### WHAT YOU ARE ASKED TO DO
Up to and including the line that contains "const ARCH_Y = 2.2;", write out each line of the material from its first line, exactly.

** begin COLLECTED MATERIAL **

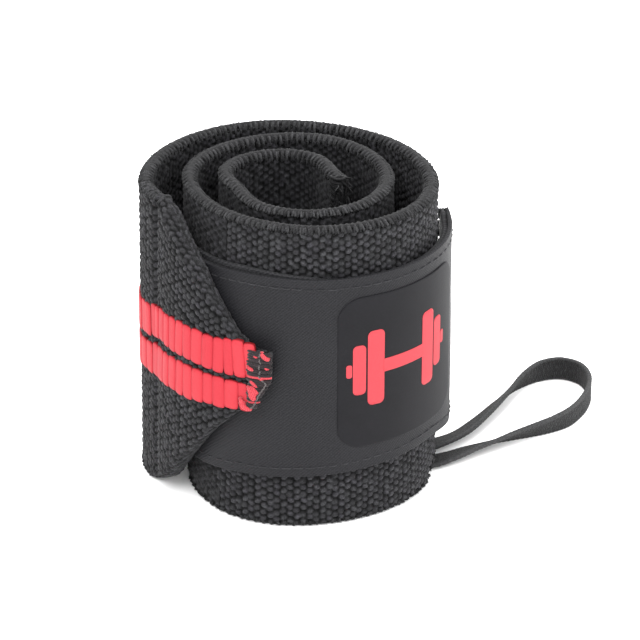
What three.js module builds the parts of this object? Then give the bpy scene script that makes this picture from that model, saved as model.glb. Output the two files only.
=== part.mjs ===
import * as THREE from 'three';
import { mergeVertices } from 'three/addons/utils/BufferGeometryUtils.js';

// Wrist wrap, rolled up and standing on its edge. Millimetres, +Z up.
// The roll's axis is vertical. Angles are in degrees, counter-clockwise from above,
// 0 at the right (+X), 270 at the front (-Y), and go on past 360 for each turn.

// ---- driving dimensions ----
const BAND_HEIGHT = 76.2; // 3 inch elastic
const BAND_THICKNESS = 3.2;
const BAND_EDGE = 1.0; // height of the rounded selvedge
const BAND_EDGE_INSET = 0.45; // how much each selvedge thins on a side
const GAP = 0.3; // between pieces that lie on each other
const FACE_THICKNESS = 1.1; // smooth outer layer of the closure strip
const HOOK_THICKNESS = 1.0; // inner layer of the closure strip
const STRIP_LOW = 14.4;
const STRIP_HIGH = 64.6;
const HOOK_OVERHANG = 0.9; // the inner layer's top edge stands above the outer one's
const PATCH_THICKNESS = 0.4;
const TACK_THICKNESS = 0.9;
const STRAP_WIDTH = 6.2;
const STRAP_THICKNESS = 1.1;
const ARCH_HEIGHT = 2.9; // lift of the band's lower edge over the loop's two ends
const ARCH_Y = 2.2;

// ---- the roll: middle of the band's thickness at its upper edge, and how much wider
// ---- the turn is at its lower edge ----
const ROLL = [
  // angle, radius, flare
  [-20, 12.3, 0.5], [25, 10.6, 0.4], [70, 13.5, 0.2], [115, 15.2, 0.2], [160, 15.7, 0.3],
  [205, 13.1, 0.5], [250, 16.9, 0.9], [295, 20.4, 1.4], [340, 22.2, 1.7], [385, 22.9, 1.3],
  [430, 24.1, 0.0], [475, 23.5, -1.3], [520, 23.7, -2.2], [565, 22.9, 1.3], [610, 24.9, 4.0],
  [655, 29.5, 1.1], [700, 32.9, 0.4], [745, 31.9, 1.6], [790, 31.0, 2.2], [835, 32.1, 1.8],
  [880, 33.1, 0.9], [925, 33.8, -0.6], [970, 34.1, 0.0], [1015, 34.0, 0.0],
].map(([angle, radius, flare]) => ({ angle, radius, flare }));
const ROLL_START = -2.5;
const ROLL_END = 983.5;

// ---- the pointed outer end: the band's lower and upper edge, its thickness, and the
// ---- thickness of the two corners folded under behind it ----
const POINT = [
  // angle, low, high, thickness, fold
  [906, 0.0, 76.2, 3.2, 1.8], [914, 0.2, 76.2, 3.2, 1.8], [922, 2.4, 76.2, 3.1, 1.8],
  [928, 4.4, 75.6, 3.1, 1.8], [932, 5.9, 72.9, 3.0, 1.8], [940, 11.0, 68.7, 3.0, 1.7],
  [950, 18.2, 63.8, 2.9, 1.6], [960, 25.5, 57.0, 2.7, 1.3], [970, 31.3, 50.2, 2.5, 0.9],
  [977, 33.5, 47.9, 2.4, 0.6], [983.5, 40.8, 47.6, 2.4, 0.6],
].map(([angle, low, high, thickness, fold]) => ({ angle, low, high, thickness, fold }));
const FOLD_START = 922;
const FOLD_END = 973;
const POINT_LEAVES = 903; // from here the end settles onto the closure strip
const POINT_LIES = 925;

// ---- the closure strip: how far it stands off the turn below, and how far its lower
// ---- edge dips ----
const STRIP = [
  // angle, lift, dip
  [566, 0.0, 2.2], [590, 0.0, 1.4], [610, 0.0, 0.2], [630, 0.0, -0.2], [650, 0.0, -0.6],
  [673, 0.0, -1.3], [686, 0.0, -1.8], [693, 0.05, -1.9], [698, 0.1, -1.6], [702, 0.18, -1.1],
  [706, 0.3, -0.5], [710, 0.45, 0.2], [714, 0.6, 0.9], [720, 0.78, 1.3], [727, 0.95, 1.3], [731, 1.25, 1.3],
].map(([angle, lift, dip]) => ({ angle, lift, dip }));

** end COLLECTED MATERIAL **

### ANSWER BELOW
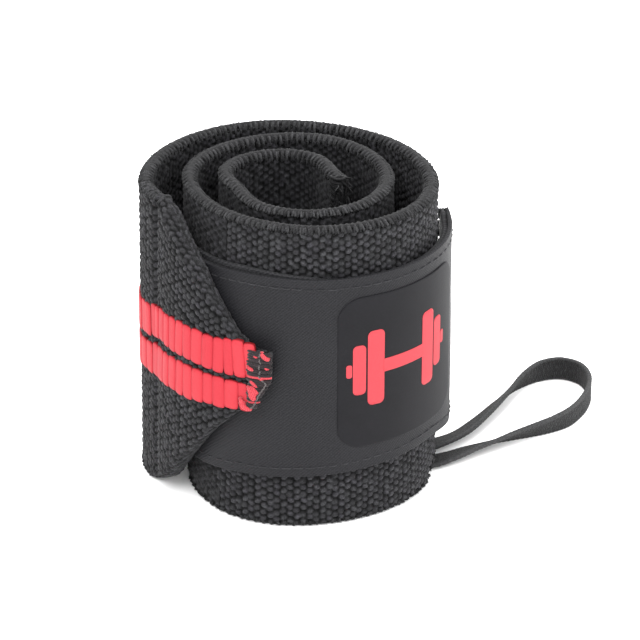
What three.js module builds the parts of this object? Then give the bpy scene script that makes this picture from that model, saved as model.glb. Output the two files only.
=== part.mjs ===
import * as THREE from 'three';
import { mergeVertices } from 'three/addons/utils/BufferGeometryUtils.js';

// Wrist wrap, rolled up and standing on its edge. Millimetres, +Z up.
// The roll's axis is vertical. Angles are in degrees, counter-clockwise from above,
// 0 at the right (+X), 270 at the front (-Y), and go on past 360 for each turn.

// ---- driving dimensions ----
const BAND_HEIGHT = 76.2; // 3 inch elastic
const BAND_THICKNESS = 3.2;
const BAND_EDGE = 1.0; // height of the rounded selvedge
const BAND_EDGE_INSET = 0.45; // how much each selvedge thins on a side
const GAP = 0.3; // between pieces that lie on each other
const FACE_THICKNESS = 1.1; // smooth outer layer of the closure strip
const HOOK_THICKNESS = 1.0; // inner layer of the closure strip
const STRIP_LOW = 14.4;
const STRIP_HIGH = 64.6;
const HOOK_OVERHANG = 0.9; // the inner layer's top edge stands above the outer one's
const PATCH_THICKNESS = 0.4;
const TACK_THICKNESS = 0.9;
const STRAP_WIDTH = 6.2;
const STRAP_THICKNESS = 1.1;
const ARCH_HEIGHT = 2.9; // lift of the band's lower edge over the loop's two ends
const ARCH_Y = 2.2;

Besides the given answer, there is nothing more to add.